Anti-bypass campaign leaflet 'inaccurate and one-sided'

A CAMPAIGN group which criticised plans for a bypass around Watlington has been accused of misleading residents.

A leaflet produced on behalf of Residents Against Watlington Ring Road was distributed to homes in the town two weeks ago.

It claimed that the proposed “edge street”, or bypass, running from the B4009 Pyrton crossroads in the north to Britwell Road in the south would generate more traffic and air pollution and destroy the green buffer between the town and Pyrton.

But at Watlington’s annual parish meeting last week, the claims were dubbed “one-sided, unbalanced and, in places, inaccurate” in a statement by the parish council.

It said: “We know that there are two sides to the picture — a re-routed B4009 will have both benefits and
disbenefits.

“We ask that you think carefully before you decide which to support and that you tell us your views in your response to the Watlington neighbourhood development plan consultation. The leaflet presents a very one-sided view — we ask that you take a much more rounded view of the issue.

“An alternative route around Watlington will reduce the curse of congestion in the centre of the town, making it a far more pleasant environment for residents and shoppers.

“Against this you have to balance the loss of valuable green space between Pyrton and Watlington and harm to the views of the area from Watlington Hill.”

The council said traffic would increase on the B4009 and B480 irrespective of the new route due to development. The Watlington neighourhood plan earmarks three sites for up to 260 homes to the north and west of the town.

In return, developers would be expected to contribute towards the cost of the bypass. The council said: “The parish council takes the view that we should do what we can to protect the town and our neighbours from this increased traffic.”

The leaflet also claimed that 400 new homes would be needed in order to help fund the bypass.

But the council said it was “simplistic” to think that the number of houses to be built would directly relate to the cost of the road.

It said there was no requirement in South Oxfordshire District Council’s draft Local Plan for infrastucture such as the road to be funded entirely by levies on developers.

The leaflet was created and sent on behalf of the campaign group by Bournemouth-based planning consultants Terence O’Rourke, who are also helping prepare the Pyrton neighbourhood plan, which allocates three sites for 18 new homes.

It also claimed the road would:

l Impact on listed buildings, conservation areas and the Chilterns Area of Outstanding Natural Beauty.

l Increase the risk of flooding if it went through areas of high risk.

l Put a strain on medical services.

l Result in “potentially dangerous” intersections with the B4009 and traffic choke points through nearby Shirburn.

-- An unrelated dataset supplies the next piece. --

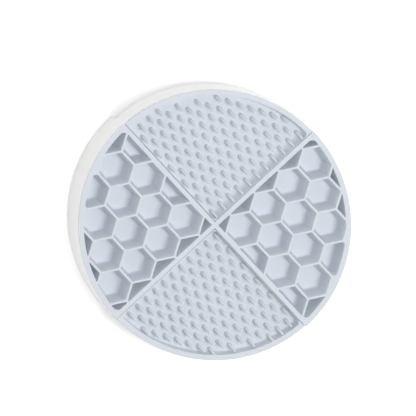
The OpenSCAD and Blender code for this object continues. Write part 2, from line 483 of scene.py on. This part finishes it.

Last week, Gill Bindoff, facilitator of the Watlington neighbourhood plan forum co-ordination group, criticised the leaflet for not making it clear who was responsible for it.

She said: “Some of it is a bit inaccurate and some of it doesn’t have any factual foundation.

“I think they are saying the majority of people in Watlington would oppose the idea of a re-routed B4009. That isn’t the message we have got from all the drop-in sessions we have been holding. It’s one thing to promote your own view, which is fine, but to make claims which do not have any foundation in fact is not acceptable.”

John Curtis, chairman of Pyrton Parish Council, said that neither he nor his council had any knowledge of the leaflet.

Both Watlington and Pyrton’s neighbourhood plans are currently out to consultation.